Building reliable, cloud friendly software

One of my main interests is in architecting and building resilient enterprise apps. Working in critical financial services domain apps spanning payments, risk, settlement and trading where availability, correctness, resilience are very important, I had put lot of emphasis in the “trustable” aspect of software systems… more like the trust we put in when we sit in car and start driving it.

Throughout the years we have moved from traditional client server architectures, N/Three tier web based architectures and then into more “cloud” scale and cloud friendly software products. With the movement to more distributed application environments , traditional client/server and monolith architectures have been compromised and questioned. More focus has to be given in balancing between the consistency of the data/applications, availability of the applications (especially serving global demand) and then how the partition/disconnect between multiple components affects the consistency and availability. The famous CAP theorem by scientist Eric Brewer nicely explains how the “trilemma” between Consistency, Availability and Partition can be managed as at one point in time one can only achieve two, for e.g. when there is a breakage between connectivity between many components of the system ( Which is true for most of the large scale applications we have now ) we cant achieve both consistency and availability. We have to choose between;

  1. Selecting consistency over availability by reducing the availability of the system or part of the system

  2. Selecting availability over consistency by risking the consistency of the data (and impacting the Transactionality )
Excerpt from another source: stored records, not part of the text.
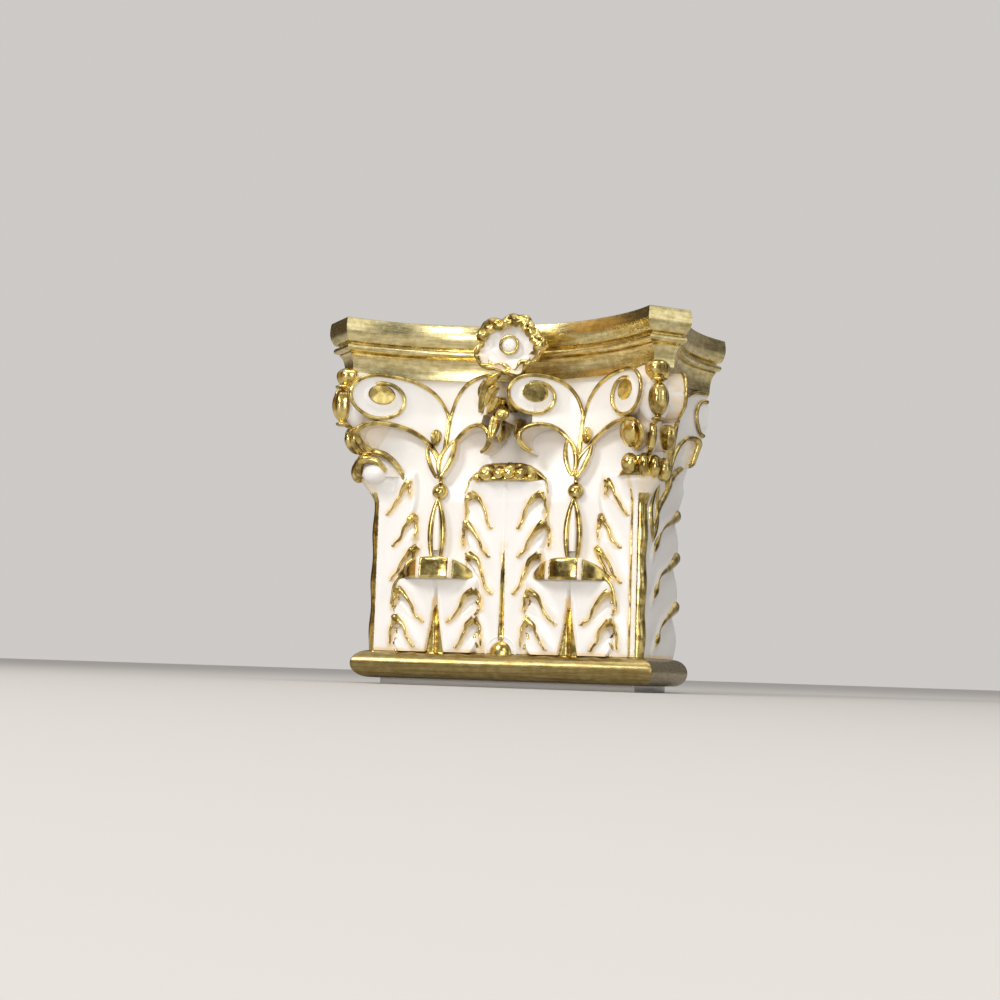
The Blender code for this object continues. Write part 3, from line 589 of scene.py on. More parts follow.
# Profile of a tip from its lip over the crest back to the bell, as shares of its reach and its height
TIP_PROFILE = [
    (0.50, 0.22), (0.66, 0.14), (0.82, 0.0), (0.94, -0.03), (1.0, 0.06), (1.0, 0.25), (0.985, 0.5),
    (0.965, 0.75), (0.93, 0.94), (0.84, 1.02), (0.6, 1.0), (0.3, 1.0)]


def hood(centre, half, lip, crest, reach, flat, ribs=(), sink=5.0):
    """Overturned tip, seen as a gilded eyebrow with a flat face: a profile carried across the leaf.

    Over the middle, up to the share flat of the half width, the face stands at reach and the edge at
    the crest; beyond it both fall by 1 - t^p with the share t of what is left.  Ribs are raised white
    bands at shares of the half width, and sink is how deep the back lies in the bell.
    """
    columns, rows = 44, 97
    forward, upward = curve(TIP_PROFILE, columns).T[:, None]
    s = np.linspace(-1, 1, rows)[:, None]
    t = np.clip((np.abs(s) - flat) / (1 - flat), 0, 1)
    fold = 0.02 + 0.98 * (1 - t ** 2.3)
    rise = 0.4 + (crest - lip) * (1 - t ** 2.7)
    near = np.zeros_like(s)
    for rib in ribs:
        near = np.maximum(near, np.exp(-(((s - rib) * half) / 1.5) ** 4))
    out = reach * fold * forward + 1.5 * near * step(0.0, 0.15, forward - 0.62) * fold
    z = lip + rise * upward + 0.5 * near * step(0.7, 1.0, upward)
    x = centre + half * s
    front = np.stack([x + 0 * z, out, z], axis=-1)
    back = np.stack([np.repeat(x, 2, axis=1), np.full((rows, 2), -sink),
                     np.hstack([lip + rise, lip + 0.22 * rise])], axis=-1)
    gild = step(0.66, 0.76, forward + 0.4 * step(0.5, 0.8, upward)) * (1 - 0.95 * near)
    gild = gild * np.maximum(step(1.05, 0.95, np.abs(s)), step(0.82, 0.95, upward))
    # The tip gets warm stain and painted warm shade all over, more on its white ribs.
    stain_and_shade = np.repeat(0.3 + 0.4 * near, columns, axis=1)
    bare = np.zeros((rows, 2))
    return loft(np.concatenate([front, back], axis=1), np.hstack([gild, bare]), np.hstack([stain_and_shade, bare]))


def lumps(places):
    """Gilded lumps: eggs at (along, out, z) with half sizes (along, out, z)."""
    return [ellipsoid(place[:3], place[3:], 1.0, 28, 17) for place in places]


def tail(points, thick):
    """A gilded line down a leaf's edge on the front, thinning to its end."""
    radius = thick * np.linspace(1.0, 0.45, 30)
    return placed([tube(curve(points, 30), radius, outward=(0.0, 1.0, 0.0))], front_place)


def leaf_tips():
    """Overturned tips of the small leaves, the tall leaf and the corner leaves.

    The right corner leaf has a row of lumps on its tip; the left one has a white knob under a gold
    band, and a curled gilded edge beside it.
    """
    lip, crest = height(0.264), height(0.337)
    small_end = SMALL_LEAF_X + 26.0
    small = placed([hood(SMALL_LEAF_X, 27.5, lip, crest, 16.5, 0.0, (-0.44, 0.34))], front_place)
    small += tail([(small_end - 3.0, 6.4, lip + 2.0), (small_end + 2.4, 6.8, lip - 5.0),
                   (small_end + 4.4, 6.6, lip - 17.0)], 1.3)
    lip, crest = height(0.618), height(0.680)
    tall = [hood(0.0, 26.0, lip, crest, 14.0, 0.20)] + lumps([
        (-18.5, 9.0, lip + 2.5, 3.8, 5.0, 3.2), (-11.5, 12.5, lip + 5.4, 5.8, 5.6, 5.4),
        (-3.0, 15.0, lip + 5.0, 3.8, 4.6, 4.4), (3.6, 15.0, lip + 6.2, 4.6, 4.6, 5.4),
        (11.0, 13.0, lip + 5.0, 4.2, 4.8, 4.2), (17.0, 9.5, lip + 2.4, 3.2, 4.4, 2.6)])
    tall_edges = both_sides(tail(
        [(20.0, 7.5, lip + 5.5), (25.5, 5.0, lip + 0.5), (28.0, 4.4, lip - 8.0)], 1.0))
    lip, crest = height(0.632), height(0.700)
    tip = hood(0.0, 15.5, lip, crest, 14.0, 0.1, sink=12.0)
    side_lumps = lumps([(3.4, 13.5, lip + 5.4, 3.8, 5.0, 7.2), (10.5, 9.0, lip + 4.0, 4.8, 5.4, 7.4)])
    front_lumps = lumps([(-11.0, 8.5, lip + 7.0, 5.4, 6.0, 6.6), (-3.6, 13.5, lip + 6.0, 3.6, 5.0, 7.4)])
    band = curve([(1.5, 16.0, lip + 1.5), (-0.5, 17.5, lip + 7.5), (-6.0, 17.0, lip + 10.5),
                  (-12.0, 12.5, lip + 9.0), (-16.0, 7.5, lip + 3.0)], 30)
    swell = 1.2 + 1.6 * np.sin(math.pi * np.linspace(0.1, 0.95, 30))
    # The left tip is white, with warm stain and painted warm shade in full.
    left = [toned(tip, 0.0, 1.0), *side_lumps, tube(band, swell, outward=(0.0, 1.0, 0.0), sides=12),
            ellipsoid((-6.5, 9.0, lip + 2.0), (9.0, 7.5, 7.0), 0.0)]
    curled = tail([(97.0, 5.0, 144.0), (90.0, 7.5, 149.0), (81.0, 7.5, 147.0), (74.0, 5.5, 140.0),
                   (70.0, 3.6, 132.0)], 3.0)
    return (both_sides(small) + placed(tall, front_place) + tall_edges
            + placed([tip, *side_lumps, *front_lumps], corner_place)
            + placed(placed(left, corner_place) + curled, mirror))


# Scroll fans

FAN_LOW = height(0.613)
FAN_ARCH = height(0.830)
FAN_SKIN = 3.0
RIM = 1.25


def before_wall(path):
    """The stretches of a path of (x, y, z) points that lie in front of the wall plane."""
    kept = np.flatnonzero(path[:, 1] < DEPTH - 1.6)
    runs = np.split(kept, np.flatnonzero(np.diff(kept) > 1) + 1)
    return [path[run] for run in runs if len(run) > 3]


def cloison(path, radius, place, foot=-4.0):
    """A strand with a thin wall behind it, back to the bell.

    Its round gilded front edge has the given radius and follows a path of points (along the face, out,
    z).  The wall is about as thick as the radius, and ends at the distance foot from the bell.
    """
    path = np.asarray(path, float)
    ahead = np.gradient(path, axis=0)
    ahead[:, 1] = 0.0
    beside = unit(np.cross(unit(ahead), (0.0, 1.0, 0.0)))[:, None]
    radius = np.broadcast_to(radius, len(path))[:, None, None]
    turn = np.linspace(-0.35, math.pi + 0.35, 11)[None, :, None]
    outward = np.array([0.0, 1.0, 0.0])
    front = path[:, None] + radius * (np.cos(turn) * beside + np.sin(turn) * outward)
    sides = np.array([-0.55, 0.55])[None, :, None]
    waist = path[:, None] - (radius + 0.6) * outward + radius * sides * beside
    back = waist.copy()
    back[..., 1] = foot
    rings = np.concatenate([front, waist[:, :1], back, waist[:, 1:]], axis=1)
    # The wall behind the strand gets warm stain and painted shade, most at its waist under the gilded edge.
    return placed([loft(rings, [1.0] * 11 + [0.0] * 4, [1.0] * 11 + [0.8, 0.2, 0.2, 0.8])], place)


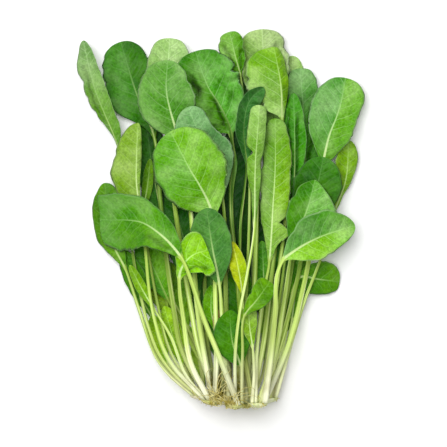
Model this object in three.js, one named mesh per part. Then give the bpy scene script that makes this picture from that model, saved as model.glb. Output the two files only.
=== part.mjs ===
// A bunch of arugula, pulled with its root collars on and laid on its back on a flat surface.
// Units are millimetres. +Y runs from the root collars to the leaf tips, +X to the right,
// +Z up from the surface. The origin is the middle of the base of the bunch's box.
//
// Each leaf grew as one piece, so its stalk, midrib and blade are one closed solid.
// The leaves are laid one by one, the lowest first, each on the heap of those before it.
import * as THREE from "three";

// Driving dimensions
const GAP = 0.55; // air between a leaf and what it lies on
const STALK_RADIUS_FOOT = 2; // at the root collar, on a leaf of full size
const STALK_RADIUS_NECK = 1.3; // where the blade begins
const FULL_SIZE_WIDTH = 30; // a blade this wide has the full stalk radius
const SMALLEST_STALK = 0.62; // share of the full radius on the smallest leaf
const RIB_AT_TIP = 0.45; // half thickness of the midrib at the tip
const BLADE_HALF_THICKNESS = 0.42; // between the midrib and the margin
const FLAT_LEAF_DEPTH = 1.3; // how far the flat underside of the lowest leaf is below its middle
const MARGIN_CURVE = 1.5; // 1 makes a blade a plain V across, 2 a round trough
const WIDEST_AT = 0.55; // where along the blade it is widest, unless a leaf says otherwise
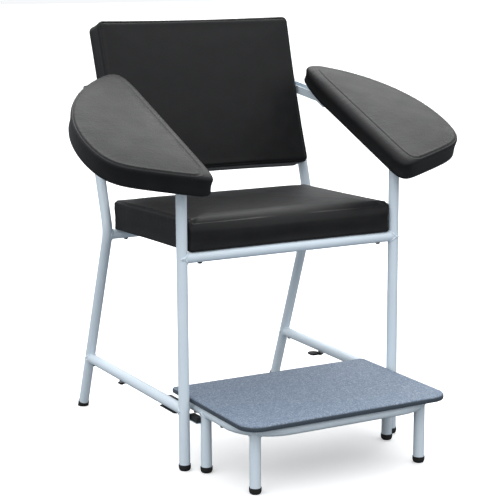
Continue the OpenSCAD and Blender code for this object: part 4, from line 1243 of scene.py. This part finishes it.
class CHAIR_OT_stage(bpy.types.Operator):
    """Sets the pale floor, the soft lights and the camera that took the photo's view"""

    bl_idname = "chair.stage"
    bl_label = "Stage"

    def execute(self, context):
        scene = context.scene
        floor = smooth_mesh("floor", [[-40, -40, 0], [40, -40, 0], [40, 40, 0], [-40, 40, 0]],
                            [[0, 1, 2, 3]], [lit_floor()])
        scene.world = studio_world()
        for name, place, aim, size, power in (
                ("overhead", (1.5, 2.1, 3.6), (0, 0, 0.7), (3.8, 3.4), 112),
                ("side", (-2.6, -1.6, 1.9), (0, 0, 0.5), (1.4, 2.0), 7)):
            light = bpy.data.lights.new(name, "AREA")
            light.shape = "RECTANGLE"
            light.size, light.size_y = size
            light.energy = power
            lamp = bpy.data.objects.new(name, light)
            scene.collection.objects.link(lamp)
            lamp.location = place
            lamp.rotation_euler = (Vector(aim) - Vector(place)).to_track_quat("-Z", "Y").to_euler()
        camera = bpy.data.objects.new("photo_camera", bpy.data.cameras.new("photo_camera"))
        camera.data.lens = 107.0
        camera.data.sensor_width = 36
        scene.collection.objects.link(camera)
        axes = Matrix(((0.87836, 0.09443, -0.46857), (-0.47796, 0.16282, -0.86316),
                       (-0.00521, 0.98213, 0.18815)))
        stand = Matrix.Translation((-1.6850, -2.9036 + LEG_RUN, 1.1255))
        camera.matrix_world = stand @ axes.to_4x4()
        scene.camera = camera
        scene.view_settings.view_transform = "Standard"
        return {"FINISHED"}


class CHAIR_PT_panel(bpy.types.Panel):
    """The sizes, and a button for each group of pieces"""

    bl_idname = "CHAIR_PT_panel"
    bl_label = "Phlebotomy chair"
    bl_space_type = "VIEW_3D"
    bl_region_type = "UI"
    bl_category = "Chair"

    def draw(self, context):
        layout = self.layout
        for name in GROUPS:
            box = layout.box()
            group = sizes_of(name)
            for entry in type(group).__annotations__:
                box.prop(group, entry)
        for operator in OPERATORS:
            layout.operator(operator.bl_idname)


GROUPS = {"sizes": ChairSizes, "arms": ArmSizes, "frame": FrameSizes, "step": StepSizes,
          "colours": Colours}
OPERATORS = (CHAIR_OT_finishes, CHAIR_OT_seat, CHAIR_OT_back, CHAIR_OT_arms, CHAIR_OT_step,
             CHAIR_OT_welds, CHAIR_OT_stage)


def register():
    for kind in (*GROUPS.values(), *OPERATORS, CHAIR_PT_panel):
        bpy.utils.register_class(kind)
    for name, kind in GROUPS.items():
        setattr(bpy.types.Scene, "chair_" + name, bpy.props.PointerProperty(type=kind))


def unregister():
    for name in GROUPS:
        delattr(bpy.types.Scene, "chair_" + name)
    for kind in (CHAIR_PT_panel, *reversed(OPERATORS), *reversed(list(GROUPS.values()))):
        bpy.utils.unregister_class(kind)


def main():
    register()
    for operator in OPERATORS:
        getattr(bpy.ops.chair, operator.bl_idname.split(".")[1])()


if __name__ == "__main__":
    main()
With the advent of public cloud, apps became more distributed… The growth in internet and user base exponentially growing required highly scalable, globally present ( 24*7) applications. To support scalable applications architects and developers have to focus on many aspects like 1) Availability 2) Time to market 3) maintainability/supportability 4) Reliability and also 5) economical.

Early cloud providers like Heroku published principles like 12 factor apps ( with additional requirements been introduced in the recent past ) that address many dimensions that are key for “trustable” applications.

I would like to think there are 12+ factors that requires to make a modern application resilient, secure, trustworthy, available, and easy/cheaper to manage. These can affect two types of quality;

  • The production environment quality covering stability, scalability, security, performance, correctness

  • The overall engineering/delivery process’s agility, time to market and efficiency

Below summarises at a very high level how these factors affect the two dimensions. In subsequent blogs I intend to go into each one of these into detail citing some examples as well.

These are not mutually exclusive. They have dependencies between them and deficiency in one can actually impact another one as well. For e.g. unless security was considered as a “first citizen” and baked into the fundamental software architecture , addressing the entitlements, authorisation and authentication as an “afterthought” will be complete disaster! I have seen many software projects where initial focus has been to quickly deliver “functionality” and not bake in the non-functional architecture and security considerations failed miserably at the latter part of the delivery iterations.
I am a massive fan (and practitioner) of “agile at scale” and “evolutionary architecture” and have been practicing both for some time…. ( Will write more about both in a future blog). Factors like backing service, concurrent processing, stateless services clearly depends on a good technical and solution architecture. And most times getting the detailed front to back solution architecture right first time is difficult. We would start with 80-90% confidence and evolve the architecture when more clarity is gained in requirements and business processes.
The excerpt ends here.